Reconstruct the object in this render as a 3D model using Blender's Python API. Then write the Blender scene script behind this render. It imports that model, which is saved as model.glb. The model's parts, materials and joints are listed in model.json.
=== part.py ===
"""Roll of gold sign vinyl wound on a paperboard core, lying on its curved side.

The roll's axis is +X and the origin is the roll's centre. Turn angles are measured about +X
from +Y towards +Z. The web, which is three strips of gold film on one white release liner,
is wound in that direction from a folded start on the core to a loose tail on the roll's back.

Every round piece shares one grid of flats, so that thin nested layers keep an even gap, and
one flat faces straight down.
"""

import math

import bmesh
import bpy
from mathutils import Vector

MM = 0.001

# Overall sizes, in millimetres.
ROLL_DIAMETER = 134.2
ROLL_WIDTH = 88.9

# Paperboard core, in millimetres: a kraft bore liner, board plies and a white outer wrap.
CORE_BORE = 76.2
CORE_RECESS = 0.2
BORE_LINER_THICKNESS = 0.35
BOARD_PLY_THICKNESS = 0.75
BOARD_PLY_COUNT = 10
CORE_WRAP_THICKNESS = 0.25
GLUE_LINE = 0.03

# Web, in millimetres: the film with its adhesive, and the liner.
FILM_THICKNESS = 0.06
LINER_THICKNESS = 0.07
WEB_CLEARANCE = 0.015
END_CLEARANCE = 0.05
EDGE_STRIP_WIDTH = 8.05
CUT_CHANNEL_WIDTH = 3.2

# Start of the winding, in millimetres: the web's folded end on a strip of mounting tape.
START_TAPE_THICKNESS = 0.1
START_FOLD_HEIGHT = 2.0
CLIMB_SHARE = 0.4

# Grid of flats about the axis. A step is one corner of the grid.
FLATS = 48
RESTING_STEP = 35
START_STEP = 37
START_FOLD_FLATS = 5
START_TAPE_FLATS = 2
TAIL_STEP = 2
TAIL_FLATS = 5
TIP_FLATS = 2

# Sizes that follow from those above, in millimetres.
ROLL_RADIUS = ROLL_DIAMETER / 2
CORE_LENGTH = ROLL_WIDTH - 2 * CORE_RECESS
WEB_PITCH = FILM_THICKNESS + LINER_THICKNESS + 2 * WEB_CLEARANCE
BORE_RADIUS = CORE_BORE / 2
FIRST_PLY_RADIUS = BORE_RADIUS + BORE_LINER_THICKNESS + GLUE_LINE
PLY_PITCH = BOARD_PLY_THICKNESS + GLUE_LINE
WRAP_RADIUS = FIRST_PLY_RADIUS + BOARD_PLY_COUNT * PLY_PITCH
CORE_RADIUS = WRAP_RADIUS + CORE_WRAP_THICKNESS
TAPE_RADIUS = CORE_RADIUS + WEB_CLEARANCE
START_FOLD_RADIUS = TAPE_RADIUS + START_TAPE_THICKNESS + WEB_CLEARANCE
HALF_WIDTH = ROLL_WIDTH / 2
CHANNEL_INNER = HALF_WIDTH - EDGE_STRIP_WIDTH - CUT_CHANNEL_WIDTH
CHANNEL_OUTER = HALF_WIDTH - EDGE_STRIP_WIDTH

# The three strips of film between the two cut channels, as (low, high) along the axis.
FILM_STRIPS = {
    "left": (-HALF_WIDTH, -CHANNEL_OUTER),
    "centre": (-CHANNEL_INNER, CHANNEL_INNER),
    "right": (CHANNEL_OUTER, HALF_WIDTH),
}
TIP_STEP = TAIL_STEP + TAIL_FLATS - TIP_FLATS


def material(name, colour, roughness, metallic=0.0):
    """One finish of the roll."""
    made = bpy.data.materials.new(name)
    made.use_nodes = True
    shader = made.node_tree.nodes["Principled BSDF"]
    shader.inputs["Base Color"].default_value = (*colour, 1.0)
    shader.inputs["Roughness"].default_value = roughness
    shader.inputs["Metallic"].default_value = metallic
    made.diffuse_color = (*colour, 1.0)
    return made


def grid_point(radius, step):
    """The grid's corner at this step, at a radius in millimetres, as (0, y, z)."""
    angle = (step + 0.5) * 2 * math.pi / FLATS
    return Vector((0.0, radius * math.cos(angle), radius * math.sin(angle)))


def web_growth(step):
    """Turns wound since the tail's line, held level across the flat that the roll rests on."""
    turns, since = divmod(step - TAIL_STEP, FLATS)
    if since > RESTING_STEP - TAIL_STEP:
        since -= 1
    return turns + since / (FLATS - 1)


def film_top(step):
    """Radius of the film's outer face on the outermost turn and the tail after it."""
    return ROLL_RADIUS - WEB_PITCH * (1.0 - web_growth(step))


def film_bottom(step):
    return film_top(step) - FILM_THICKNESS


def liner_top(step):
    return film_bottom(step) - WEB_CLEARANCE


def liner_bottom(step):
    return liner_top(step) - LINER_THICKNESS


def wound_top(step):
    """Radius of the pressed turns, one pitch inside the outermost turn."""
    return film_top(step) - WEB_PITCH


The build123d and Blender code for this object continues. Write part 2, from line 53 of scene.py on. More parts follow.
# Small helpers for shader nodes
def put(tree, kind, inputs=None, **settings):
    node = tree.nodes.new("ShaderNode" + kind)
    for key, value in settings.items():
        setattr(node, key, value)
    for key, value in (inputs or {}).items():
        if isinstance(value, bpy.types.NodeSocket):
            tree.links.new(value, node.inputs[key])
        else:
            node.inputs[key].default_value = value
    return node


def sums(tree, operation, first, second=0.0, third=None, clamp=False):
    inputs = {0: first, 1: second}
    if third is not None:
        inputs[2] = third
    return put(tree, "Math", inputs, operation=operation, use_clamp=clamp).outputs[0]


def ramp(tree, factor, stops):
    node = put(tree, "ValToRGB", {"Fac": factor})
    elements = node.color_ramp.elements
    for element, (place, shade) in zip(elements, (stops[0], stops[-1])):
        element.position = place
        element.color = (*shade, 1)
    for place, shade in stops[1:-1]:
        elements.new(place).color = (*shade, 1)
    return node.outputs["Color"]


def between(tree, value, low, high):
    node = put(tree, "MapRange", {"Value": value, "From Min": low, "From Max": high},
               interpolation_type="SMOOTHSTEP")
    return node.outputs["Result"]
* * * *
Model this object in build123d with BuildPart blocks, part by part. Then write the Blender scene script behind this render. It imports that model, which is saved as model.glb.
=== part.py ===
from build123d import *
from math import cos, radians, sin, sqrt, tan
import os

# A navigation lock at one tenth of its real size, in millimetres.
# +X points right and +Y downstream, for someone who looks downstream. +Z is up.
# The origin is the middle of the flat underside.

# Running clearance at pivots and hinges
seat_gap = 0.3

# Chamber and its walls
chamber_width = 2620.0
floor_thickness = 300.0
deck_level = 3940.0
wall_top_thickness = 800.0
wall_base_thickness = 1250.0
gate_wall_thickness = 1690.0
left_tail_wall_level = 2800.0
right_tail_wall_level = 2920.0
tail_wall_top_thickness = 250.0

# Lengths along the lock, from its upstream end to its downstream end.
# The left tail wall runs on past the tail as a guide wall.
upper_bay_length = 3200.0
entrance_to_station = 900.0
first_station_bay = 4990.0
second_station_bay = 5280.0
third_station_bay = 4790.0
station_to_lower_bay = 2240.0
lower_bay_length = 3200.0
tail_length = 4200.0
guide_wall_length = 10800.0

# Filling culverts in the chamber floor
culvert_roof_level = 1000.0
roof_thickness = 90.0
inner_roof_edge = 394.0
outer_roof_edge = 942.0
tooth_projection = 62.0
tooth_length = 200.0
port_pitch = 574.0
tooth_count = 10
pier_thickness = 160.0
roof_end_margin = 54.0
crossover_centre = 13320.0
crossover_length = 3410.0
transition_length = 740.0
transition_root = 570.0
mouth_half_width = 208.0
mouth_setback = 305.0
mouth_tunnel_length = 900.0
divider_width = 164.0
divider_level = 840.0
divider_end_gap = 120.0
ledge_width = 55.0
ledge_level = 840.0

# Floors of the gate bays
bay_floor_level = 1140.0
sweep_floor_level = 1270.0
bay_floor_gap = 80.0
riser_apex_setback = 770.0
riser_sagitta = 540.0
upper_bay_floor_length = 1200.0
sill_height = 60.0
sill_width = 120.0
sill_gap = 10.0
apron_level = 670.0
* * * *
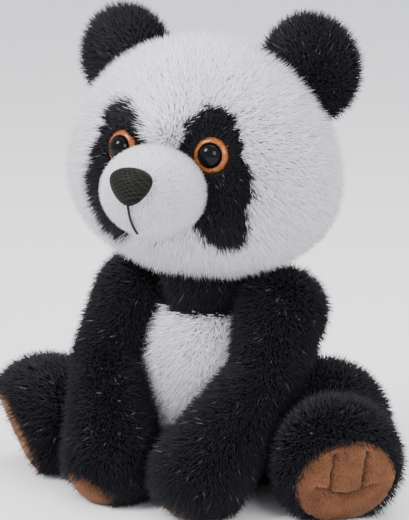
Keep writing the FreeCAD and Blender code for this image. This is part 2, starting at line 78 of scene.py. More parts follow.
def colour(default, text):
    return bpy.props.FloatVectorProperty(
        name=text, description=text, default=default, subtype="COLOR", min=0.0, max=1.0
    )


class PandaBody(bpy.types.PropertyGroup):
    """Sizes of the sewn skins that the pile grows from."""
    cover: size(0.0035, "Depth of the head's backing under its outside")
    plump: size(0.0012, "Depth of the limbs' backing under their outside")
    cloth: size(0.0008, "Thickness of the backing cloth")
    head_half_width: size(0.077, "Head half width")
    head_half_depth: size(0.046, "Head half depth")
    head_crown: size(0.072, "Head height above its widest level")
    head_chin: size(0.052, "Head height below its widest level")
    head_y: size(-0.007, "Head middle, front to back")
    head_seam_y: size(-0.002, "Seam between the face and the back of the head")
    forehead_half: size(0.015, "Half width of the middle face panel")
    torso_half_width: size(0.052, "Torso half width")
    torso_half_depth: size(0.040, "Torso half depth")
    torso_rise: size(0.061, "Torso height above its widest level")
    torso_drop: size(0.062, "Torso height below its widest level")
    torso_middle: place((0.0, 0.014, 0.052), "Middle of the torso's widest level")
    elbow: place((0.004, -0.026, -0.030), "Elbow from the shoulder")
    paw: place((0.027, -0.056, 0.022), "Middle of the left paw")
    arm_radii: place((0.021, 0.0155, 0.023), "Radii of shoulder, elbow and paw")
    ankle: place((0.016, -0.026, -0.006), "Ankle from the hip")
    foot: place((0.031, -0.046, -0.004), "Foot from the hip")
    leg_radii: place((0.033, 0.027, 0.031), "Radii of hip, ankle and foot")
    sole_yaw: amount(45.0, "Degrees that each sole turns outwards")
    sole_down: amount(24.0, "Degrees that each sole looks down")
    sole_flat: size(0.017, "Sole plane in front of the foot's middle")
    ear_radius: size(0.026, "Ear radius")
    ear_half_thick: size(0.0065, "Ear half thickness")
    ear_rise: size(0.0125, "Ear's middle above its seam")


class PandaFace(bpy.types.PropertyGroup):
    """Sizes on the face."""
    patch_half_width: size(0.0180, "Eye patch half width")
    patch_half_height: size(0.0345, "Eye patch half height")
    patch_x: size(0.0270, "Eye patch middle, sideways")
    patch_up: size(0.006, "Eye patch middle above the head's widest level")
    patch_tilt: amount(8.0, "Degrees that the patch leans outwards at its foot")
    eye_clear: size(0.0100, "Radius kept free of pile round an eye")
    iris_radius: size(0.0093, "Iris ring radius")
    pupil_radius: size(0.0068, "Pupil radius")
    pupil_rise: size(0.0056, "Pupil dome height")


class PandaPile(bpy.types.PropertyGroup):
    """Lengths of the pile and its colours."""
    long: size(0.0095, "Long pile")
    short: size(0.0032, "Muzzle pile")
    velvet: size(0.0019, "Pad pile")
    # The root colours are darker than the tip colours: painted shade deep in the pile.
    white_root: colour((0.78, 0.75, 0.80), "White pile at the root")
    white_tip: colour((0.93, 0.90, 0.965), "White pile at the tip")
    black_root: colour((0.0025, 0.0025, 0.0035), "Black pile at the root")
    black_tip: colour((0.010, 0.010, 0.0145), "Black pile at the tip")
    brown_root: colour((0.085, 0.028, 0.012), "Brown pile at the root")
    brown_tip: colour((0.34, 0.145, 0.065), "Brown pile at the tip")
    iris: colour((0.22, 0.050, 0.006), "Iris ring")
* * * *
— PROBLEM —
Give back exactly the lines running from the line that contains "Reconstruct the object" through the line that contains "ROLL_WIDTH = 88.9", and nothing outside them.

— FINAL RESULT —
Reconstruct the object in this render as a 3D model using Blender's Python API. Then write the Blender scene script behind this render. It imports that model, which is saved as model.glb. The model's parts, materials and joints are listed in model.json.
=== part.py ===
"""Roll of gold sign vinyl wound on a paperboard core, lying on its curved side.

The roll's axis is +X and the origin is the roll's centre. Turn angles are measured about +X
from +Y towards +Z. The web, which is three strips of gold film on one white release liner,
is wound in that direction from a folded start on the core to a loose tail on the roll's back.

Every round piece shares one grid of flats, so that thin nested layers keep an even gap, and
one flat faces straight down.
"""

import math

import bmesh
import bpy
from mathutils import Vector

MM = 0.001

# Overall sizes, in millimetres.
ROLL_DIAMETER = 134.2
ROLL_WIDTH = 88.9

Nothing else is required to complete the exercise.